Essentially, our analytical team of experts, our lab filled with high-end analytical instruments, our network of outside relationships with tool manufacturers and other labs, our knowledge of modeling and analysis, our suite of software tools: all of that should be seamlessly available to you as an ‘On-Demand’ extension of your own team and resources! That scale of benefit is achievable only by taking outsourcing up to the level of corporate strategy.
Several of these mistakes are really ‘it takes two to tango’ sorts of problems. Yes, customers can do better in not making them. But the analytical service provider can help solve the problems, or at least make them less likely, by intentionally developing systems, business processes, service offerings and technology that address the root causes.
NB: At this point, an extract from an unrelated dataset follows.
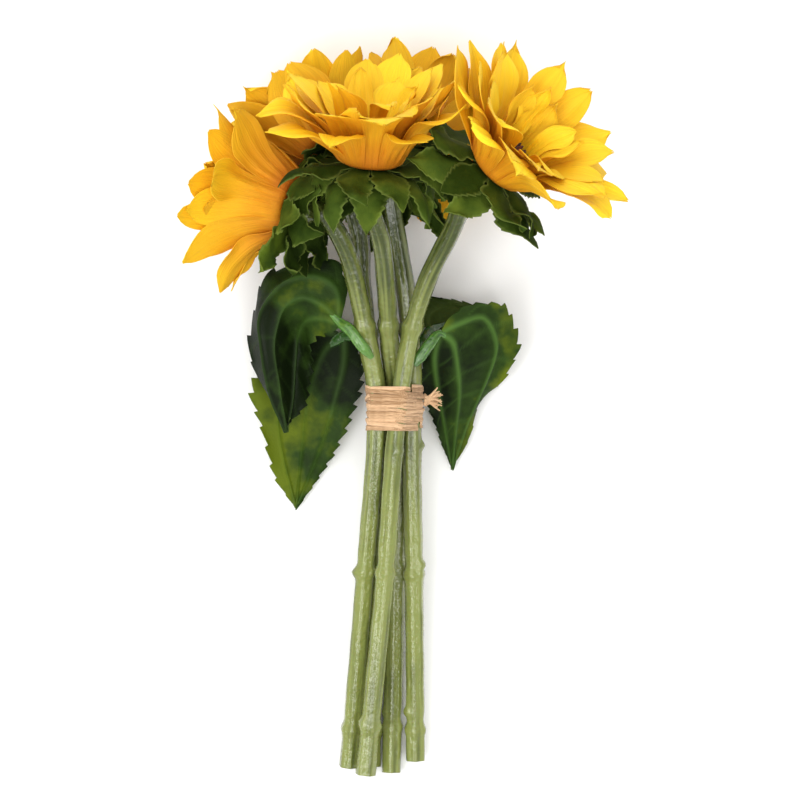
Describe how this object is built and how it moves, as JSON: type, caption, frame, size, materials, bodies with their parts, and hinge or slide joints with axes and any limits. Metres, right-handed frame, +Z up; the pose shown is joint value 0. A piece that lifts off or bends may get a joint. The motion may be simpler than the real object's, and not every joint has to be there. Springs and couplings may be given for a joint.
{
  "type": "bouquet",
  "caption": "Hand-tied bunch of fabric sunflowers with plastic stems, serrated leaves and a raffia tie, lying on its side.",
  "frame": {"origin": "middle of the footprint on the surface that the bouquet lies on", "axes": "+Y along the bunch from the cut stem ends to the flowers, +X to the right seen from above with the flowers away from the viewer, +Z up"},
  "size_m": [0.1966, 0.3319, 0.1454],
  "materials": {
    "petal": "crinkled woven polyester, yellow, orange towards the root",
    "petal_inner": "crinkled woven polyester, light yellow",
    "sepal": "woven polyester, printed olive green",
    "seed_disc": "flocked foam, dark reddish brown",
    "stem": "moulded polyethylene with lengthwise grooves, semi gloss",
    "leaf": "printed and embossed polyester, dark green with pale veins",
    "petiole": "moulded polyethylene, bright green",
    "raffia": "dry raffia strands, natural straw colour"
  },
  "bodies": {
    "root": {"front_stem": "stem", "front_seed_disc": "seed_disc", "front_sepals_lower": "sepal", "front_sepals_upper": "sepal", "front_petals_outer": "petal", "front_petals_middle": "petal", "front_petals_inner": "petal_inner", "right_stem": "stem", "right_seed_disc": "seed_disc", "right_sepals_lower": "sepal", "right_sepals_upper": "sepal", "right_petals_outer": "petal", "right_petals_middle": "petal", "right_petals_inner": "petal_inner", "left_stem": "stem", "left_seed_disc": "seed_disc", "left_sepals_lower": "sepal", "left_sepals_upper": "sepal", "left_petals_outer": "petal", "left_petals_middle": "petal", "left_petals_inner": "petal_inner", "upper_stem": "stem", "upper_seed_disc": "seed_disc", "upper_sepals_lower": "sepal", "upper_sepals_upper": "sepal", "upper_petals_outer": "petal", "upper_petals_middle": "petal", "upper_petals_inner": "petal_inner", "back_stem": "stem", "back_seed_disc": "seed_disc", "back_sepals_lower": "sepal", "back_sepals_upper": "sepal", "back_petals_outer": "petal", "back_petals_middle": "petal", "back_petals_inner": "petal_inner", "left_upper_leaf_blade": "leaf", "left_upper_leaf_petiole": "petiole", "left_lower_leaf_blade": "leaf", "left_lower_leaf_petiole": "petiole", "right_leaf_blade": "leaf", "right_leaf_petiole": "petiole", "behind_leaf_blade": "leaf", "behind_leaf_petiole": "petiole", "raffia_band": "raffia", "raffia_knot": "raffia"}
  },
  "joints": []
}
How can we ameliorate these mistakes and issues? Well, Covalent’s Digital Platform is intended to reduce customer friction (a leading cause of #1), facilitate both better scoping (#4) and better follow-up (#5), and even enable tracking and management of the resulting data (#6). Our Ionic Membership Program and our Enterprise-level retained engagements are each ways to establish deeper trust and partnership (thereby addressing #3, #4 and #7). We are still relatively early in developing the full potential of both the Platform and the business models, but we are already seeing clear customer benefits and positive feedback.
Great planning, open communication, focused problem solving, and genuine collaboration: these are the best practices to avoid outsourcing mistakes.